Pete Wehner, a former Bush aide who is now a senior fellow at the Ethics and Public Policy Center, said there is "an empirical case to be made" in favor of Bush on a range of issues, such as the improving situation in Iraq, humanitarian relief programs and tax policies. But the president had little chance to defend his record over the past year while sitting on the sidelines during the race between Obama and GOP nominee John McCain, Wehner said.

"Bush was a punching bag because he wasn't going to do anything to disrupt McCain during the election," Wehner said. "There wasn't any punching back. I'm sure they are eager to make their case now that the election is past."

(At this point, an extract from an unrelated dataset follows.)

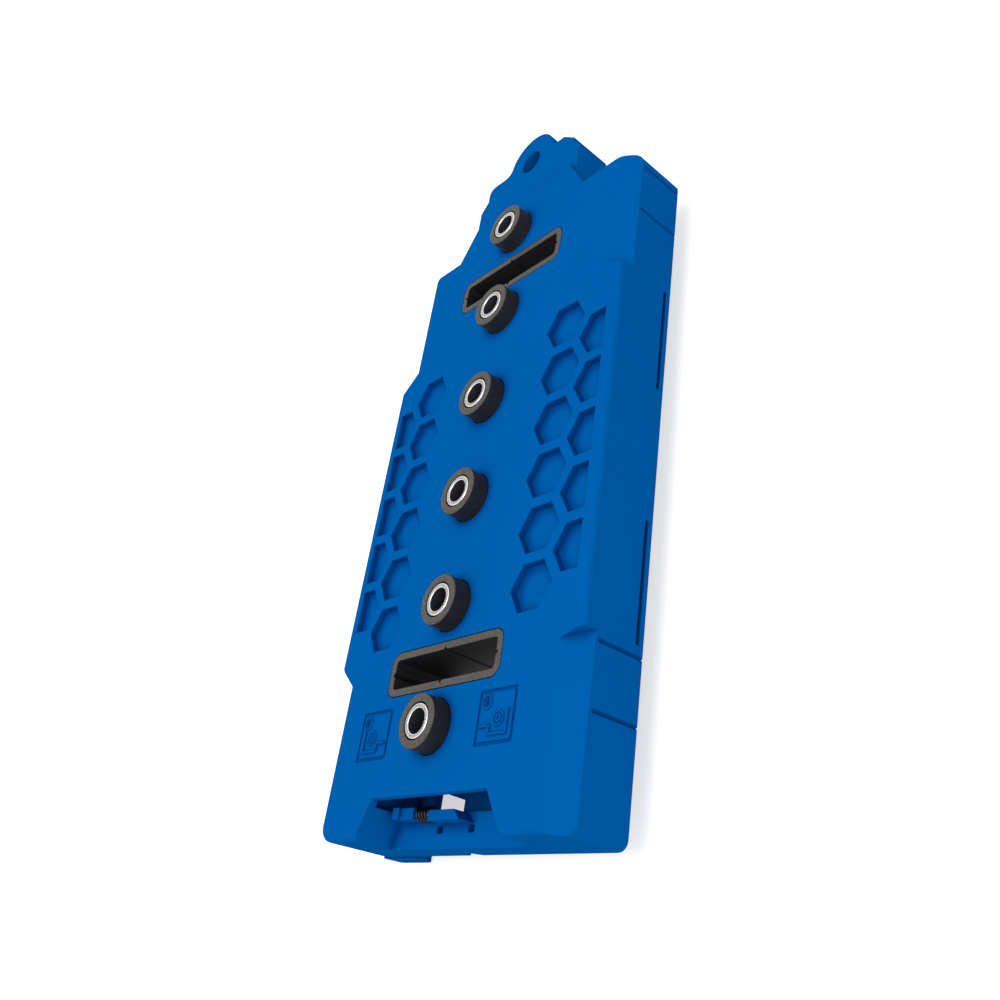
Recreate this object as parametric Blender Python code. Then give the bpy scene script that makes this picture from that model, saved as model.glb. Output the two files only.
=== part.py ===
"""Shelf pin drilling jig: a moulded body with six steel drill guides on a 32 mm pitch.

Frame: X runs across the jig, Y along it towards the joining ear, and +Z points out of its
front face. The jig lies on its back. Z = 0 is the lowest face, under the fence bar, and
X = 0, Y = 0 is the middle of the whole jig's footprint. Inside the script, pieces are placed
from a datum empty that stands where the first guide's axis meets the back face.
All lengths are in metres.
"""
import math

import bmesh
import bpy
from mathutils import Matrix, Vector

# Clearances and facets
FIT_GAP = 0.0003
CUT_OVERRUN = 0.002
ROUND_SIDES = 32
FILLET_STEPS = 4
EDGE_STEPS = 3
MERGE_DISTANCE = 0.000002

# Drill guides
GUIDE_COUNT = 6
GUIDE_PITCH = 0.032
COLLAR_RADIUS = 0.0070
COLLAR_STAND = 0.0051
COLLAR_EDGE = 0.0004
BUSHING_RADIUS = 0.0045
BUSHING_SEAT_GAP = 0.0004
BUSHING_BORE_RADIUS = 0.00325
BUSHING_MOUTH = 0.0003

# Body
BODY_DEPTH = 0.0205
END_HALF_WIDTH = 0.0425
SIDE_STEP = 0.0067
SIDE_BEVEL_DROP = 0.0047
BOTTOM_REACH = 0.0267
SHOULDER_REACH = 0.0042
BOTTOM_STEP_Y = 0.0156
BOTTOM_STEP_RUN = 0.0042
TOP_STEP_Y = 0.1240
TOP_STEP_RUN = 0.0044
BOTTOM_BEVEL_RUN = 0.0024
TOP_BEVEL_RUN = 0.0022
BOTTOM_CORNER_RADIUS = 0.0040
SIDE_CORNER_RADIUS = 0.0026
STEP_CORNER_RADIUS = 0.0010
EDGE_ROUND = 0.0018
BACK_ROUND_SHARE = 0.3
SHARP_ANGLE = 35
WALL = 0.0026
RIB = 0.0018
BOSS_WALL = 0.0022

# Joining nose, tab and ear at the top end
NOSE_BASE_HALF = 0.0284
NOSE_TIP_HALF = 0.0216
NOSE_REACH = 0.0111
NOSE_THICKNESS = 0.0030
NOSE_DROP = 0.0001
TAB_DROP = 0.0012
TAB_FLOOR = 0.0045
TAB_HALF_WIDTH = 0.0238
TAB_WIDE_END = 0.0190
TAB_NECK_HALF = 0.0208
TAB_NECK_RUN = 0.0038
TAB_END = 0.0283
TAB_CUT_RUN = 0.0052
TAB_CUT_DROP = 0.0040
TAB_CORNER_RADIUS = 0.0025
EAR_RADIUS = 0.0100
EAR_OFFSET = 0.0008
EAR_HOLE_RADIUS = 0.0042
EAR_BLEND_RADIUS = 0.0030

# Joining recess at the bottom end
RECESS_LEFT_INNER = 0.0206
RECESS_LEFT_OUTER = 0.0256
RECESS_RIGHT_INNER = 0.0243
RECESS_RIGHT_OUTER = 0.0306
RECESS_REACH = 0.0102
RECESS_FLOOR = 0.0085
STRIP_WIDTH = 0.0085
POCKET_REACH = 0.0025
POCKET_ROOF = 0.0022
BACK_WINDOW_INNER = 0.0056
BACK_WINDOW_OUTER = 0.0182
BACK_WINDOW_INNER_RISE = 0.0030
BACK_WINDOW_OUTER_RISE = 0.0062
SIGHT_NOTCH_HALF = 0.0031
SIGHT_NOTCH_RISE = 0.0030
SIGHT_NOTCH_RUN = 0.0016
SOCKET_PITCH = 0.0122
SOCKET_COUNT = 2
SOCKET_WIDTH = 0.0023
SOCKET_LENGTH = 0.0018
SOCKET_DEPTH = 0.0030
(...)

In yesterday's speech at the Saban Forum, an annual Middle East conference sponsored by the Brookings Institution, Bush offered a sweeping and optimistic defense of his policy in the troubled region, often minimizing or ignoring uncomfortable developments.

He said unseating Iraqi leader Saddam Hussein was justified and portrayed Iraq as "a powerful example of a moderate, prosperous, free nation." He asserted that "important progress" had been made in the stalled Israeli-Palestinian peace process, and he hailed negotiations over Iran's nuclear ambitions — talks that he resisted early in his administration.

He also acknowledged, but played down, the setbacks that have bedeviled his administration in the Middle East. "As with any large undertaking, these efforts have not always gone according to plan, and in some areas we have fallen short of our hopes," Bush said, adding that the war in Iraq "has been longer and more costly than expected."

Many of Bush's recent appearances have focused on faith-based programs, international aid efforts and other hallmarks of the "compassionate conservatism" that he embraced when he first ran for the White House in 2000. First lady Laura Bush has joined her husband at several of these events and is scheduled to appear in New York next week to talk about human rights abuses in Burma and Afghanistan.

On Tuesday, Bush flew to Greensboro, N.C., to visit a local Big Brothers Big Sisters office that participates in an administration initiative pairing adult mentors with the children of prisoners in an effort to deter them from crime and drug use.

Empathetic language
As he has frequently in recent weeks, Bush used empathetic language in discussing the program and its aims. "By helping a child, you can really help the country," Bush told reporters at the center. "You help yourself by loving, but you help America — one heart, one soul at a time."

The event also provided an opportunity for Bush to highlight his larger faith-based initiative, which funds the mentoring program, and to sit down for an interview with ABC's "Nightline" to discuss the role of faith in his presidency.

"What the president and the White House seem to be doing is to stress the ways in which he was a compassionate conservative," said Sean Wilentz, a presidential historian at Princeton University. "It's like going back to the top. They're trying to find all the ways in which that vision was advanced during the last eight years, because that's the note they want to fall back on."

Bush and the first lady have also touched on personal issues in several interviews, including their hopes for a quiet retirement and their strong relationship during their time in the White House. The president has talked about his role as "comforter in chief" for victims of hurricanes, tornadoes and other calamities.

During a forum this week on World AIDS Day, Bush even joked about his lack of domestic popularity by recounting a warm reception he received during a trip to Africa.

"I mean, people literally lining the roads in Tanzania, all waving and anxious to express their love and appreciation to the American president who represents the American people," Bush said. "It was good to see them all waving with all five fingers, I might add."